O evangelho, ao relatar o nascimento de Jesus, anuncia que esse reino de paz e justiça, anunciado pelo profeta e esperado por todos, já chegou. Lucas apresenta a situação social da época. Sob o poderio do imperador Augusto, todos os cidadãos do império precisam participar do censo a fim de ser feita uma contagem da população. José e Maria viajam até Belém, onde ela dá à luz um menino numa estrebaria, pois não havia lugar para eles na hospedaria. O Messias compartilha da dominação a que seu povo está sujeito e identifica-se com o povo sofredor ao nascer de forma tão humilde.

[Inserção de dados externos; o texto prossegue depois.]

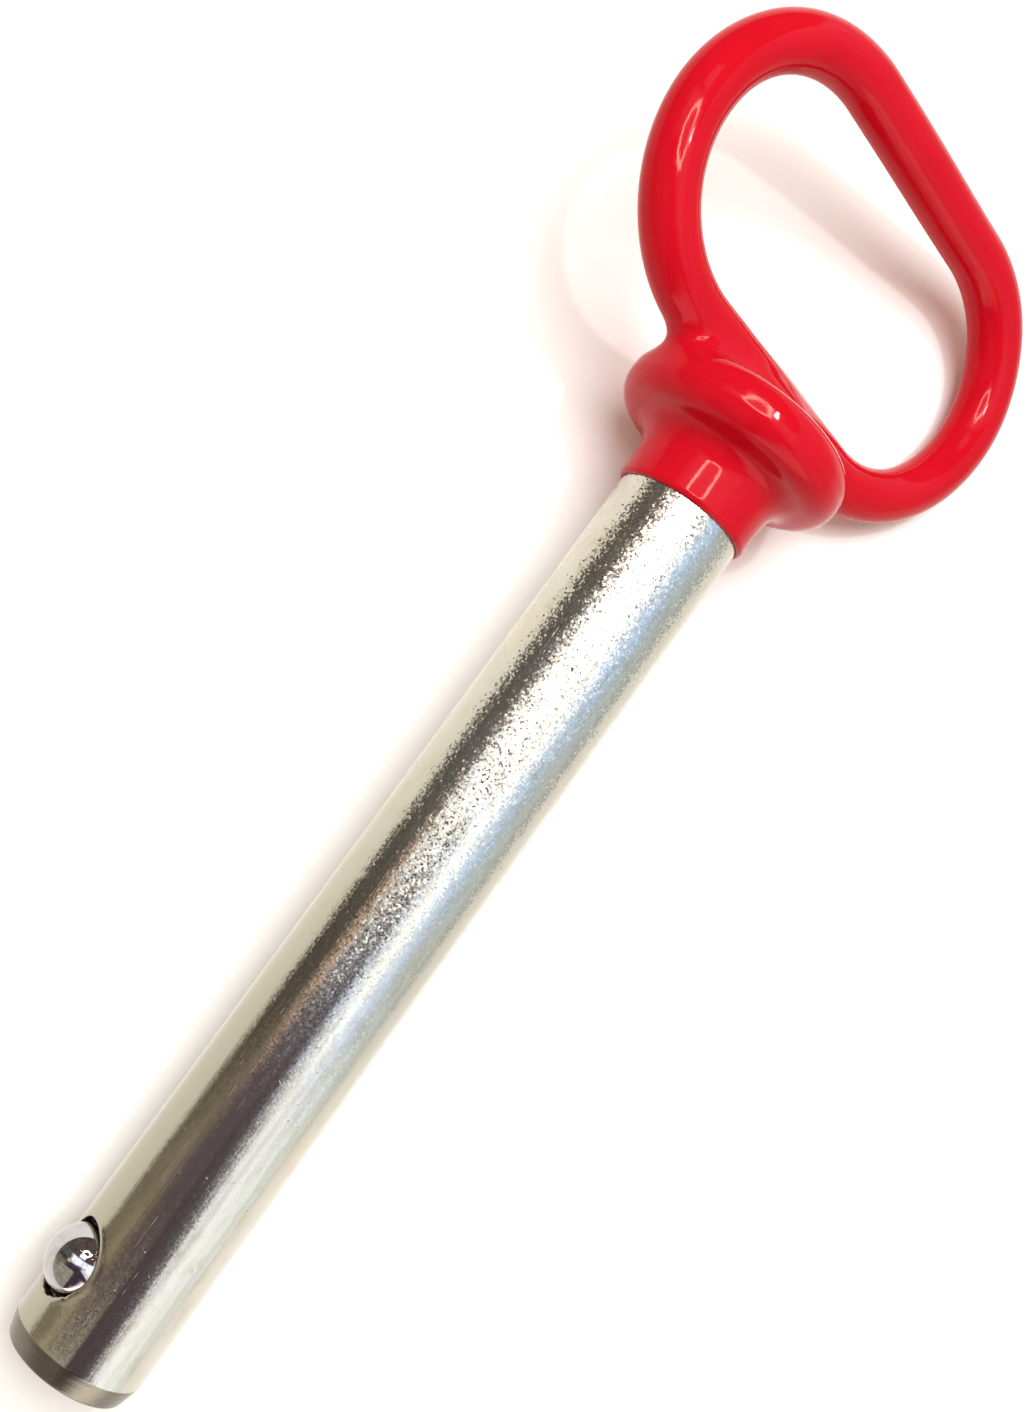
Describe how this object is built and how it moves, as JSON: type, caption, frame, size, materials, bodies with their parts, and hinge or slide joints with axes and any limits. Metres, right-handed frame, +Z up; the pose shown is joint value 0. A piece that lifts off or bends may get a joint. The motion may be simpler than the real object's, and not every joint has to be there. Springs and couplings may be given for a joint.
{
  "type": "hitch pin",
  "caption": "Round steel drawbar hitch pin with a coated loop handle and stop collar, and a spring-loaded detent ball near its chamfered tip.",
  "frame": {"origin": "on the ground, under the middle of the pin as it lies", "axes": "+X along the bar from the chamfered tip to the handle, +Y to the side the ball stands out of, +Z up from the ground"},
  "size_m": [0.274, 0.0994, 0.0511],
  "materials": {
    "zinc_plated_steel": "bright zinc plate over drawn steel, faintly yellow passivate",
    "ball_steel": "polished hardened ball",
    "spring_steel": "drawn spring wire, oiled",
    "bare_steel": "plain mill steel, hidden under the coating",
    "red_vinyl": "glossy dipped vinyl"
  },
  "bodies": {
    "pin": {"pin_bar": "zinc_plated_steel", "detent_spring": "spring_steel", "stop_collar": "bare_steel", "collar_weld": "bare_steel", "handle_rod": "bare_steel", "handle_weld_upper": "bare_steel", "handle_weld_lower": "bare_steel", "handle_coating": "red_vinyl"},
    "ball": {"detent_ball": "ball_steel"}
  },
  "joints": [
    {"name": "ball_press", "type": "slide", "parent": "pin", "child": "ball", "axis": [0.0224, -0.9119, -0.4098], "range_m": [0, 0.0035], "stiffness_N_per_m": 2500, "springref_m": -0.005, "deforming": ["detent_spring"]}
  ]
}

Paulo, nos primeiros versículos da Carta aos Romanos, apresenta-se como servo e apóstolo de Cristo. Afirma que recebeu a tarefa de levar adiante a mensagem desse Messias prometido pelos profetas nas Sagradas Escrituras. Fala dessa boa-nova que é a salvação em Jesus Cristo e de sua responsabilidade em fazer esse tesouro chegar a todas as nações.
2. Exegese
O livro de Isaías é uma obra extensa, dividida em três partes que são atribuídas a três profetas distintos que atuaram em épocas e contextos diferentes, reunindo assim tradições proféticas de vários séculos. A perícope em estudo está inserida quase no final do primeiro bloco de textos, assim chamado de “Palavras contra Judá e Jerusalém” (Cap. 1-12), que pertence ao Proto-Isaías (Cap. 1-39), profeta com atuação em Jerusalém e Judá no final do século VIII a.C.

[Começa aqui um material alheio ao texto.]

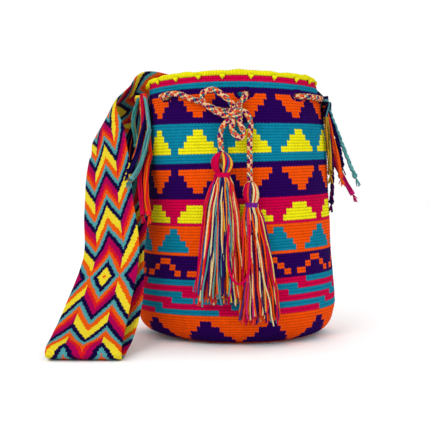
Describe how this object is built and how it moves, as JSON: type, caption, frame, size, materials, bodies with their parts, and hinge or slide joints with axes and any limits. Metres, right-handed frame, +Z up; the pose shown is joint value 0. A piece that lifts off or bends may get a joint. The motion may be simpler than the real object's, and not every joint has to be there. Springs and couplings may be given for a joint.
{
  "type": "crocheted mochila bag",
  "caption": "Crocheted bucket bag with a woven zigzag shoulder strap, a braided drawstring tied in a bow, tassels and fringes.",
  "frame": {"origin": "centre of the flat base's underside, on the axis of the bag's round body", "axes": "+Z up through the mouth, front with the bow towards -Y, folded strap at -X"},
  "size_m": [0.3419, 0.311, 0.3141],
  "materials": {
    "crochet_body": "matte crocheted cotton in orange, purple, teal, yellow and magenta",
    "woven_strap": "matte twined cotton in zigzag stripes",
    "drawcord": "matte braided yarn, cream, magenta, orange and teal",
    "tassel_yarn": "loose mixed yarn",
    "tie_yarn": "tight yarn winding",
    "fringe_navy": "braided yarn",
    "fringe_teal": "braided yarn",
    "fringe_orange": "braided yarn",
    "fringe_red": "braided yarn",
    "fringe_magenta": "braided yarn",
    "fringe_plum": "braided yarn",
    "fringe_yellow": "braided yarn"
  },
  "bodies": {
    "root": {"bag_body": "crochet_body", "shoulder_strap": "woven_strap", "strap_binding_left": "fringe_orange", "strap_binding_right": "fringe_navy", "drawstring_threaded": "drawcord", "drawstring_left_run": "drawcord", "bow_loop_left": "drawcord", "drawstring_left_end": "drawcord", "drawstring_right_run": "drawcord", "bow_loop_right": "drawcord", "drawstring_right_end": "drawcord", "bow_knot": "drawcord", "tassel_head_left": "tassel_yarn", "tassel_tie_left": "fringe_magenta", "tassel_skirt_left": "tassel_yarn", "tassel_head_right": "tassel_yarn", "tassel_tie_right": "tie_yarn", "tassel_skirt_right": "tassel_yarn", "tassel_yarn_loop": "fringe_magenta", "tail_left_teal_loop": "fringe_teal", "tail_left_amber": "fringe_yellow", "tail_left_navy": "fringe_navy", "tail_left_teal": "fringe_teal", "tail_left_red": "fringe_red", "tail_left_orange": "fringe_orange", "tail_right_teal": "fringe_teal", "tail_right_navy": "fringe_navy", "tail_right_orange": "fringe_orange", "tail_right_magenta": "fringe_magenta", "tail_right_plum": "fringe_plum", "tail_right_yellow": "fringe_yellow"}
  },
  "joints": []
}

O gênero literário é a poesia. A forma pode ter sido adaptada de oráculos reais recitados por ocasião da entronização de algum rei, pois expressa o que se esperava de um governante. Trata-se de uma profecia messiânica que se assemelha a Is 9.1-7. Quanto à data e à autoria, não há consenso. Em geral, prevalece o Isaías histórico do século VIII a.C. Entretanto, há exegetas que atribuem os versículos 6 a 9 à inserção pós-exílica, pois a visão escatológica do reino da paz universal que apresentam é uma concepção bem mais tardia.
V. 1 – Do tronco de Jessé surge um rebento (netzer – renovo). O tronco indica a casa real de Davi que sofreu o juízo de Deus e foi “cortada”, voltando a uma posição insignificante (cf. Is 10.33s). Dessa árvore derrubada surgirá um broto, possibilitando um recomeço na história do povo de Deus, pois traz em si a promessa de uma nova glória. Ele virá de Jessé (pai do rei Davi e cabeça de sua linhagem, cf. 1Sm 16.1ss), indicando que o Messias será diferente de Davi, pois estabelecerá um governo de justiça que trará paz e harmonia a toda a criação (cf. Is 9.1-7; Mq 5.2-5). Percebe-se aqui uma crítica e uma palavra de juízo ao davidismo. Por isso a profecia não menciona o termo “rei” porque o governante esperado será totalmente diferente dos reis que governaram Israel.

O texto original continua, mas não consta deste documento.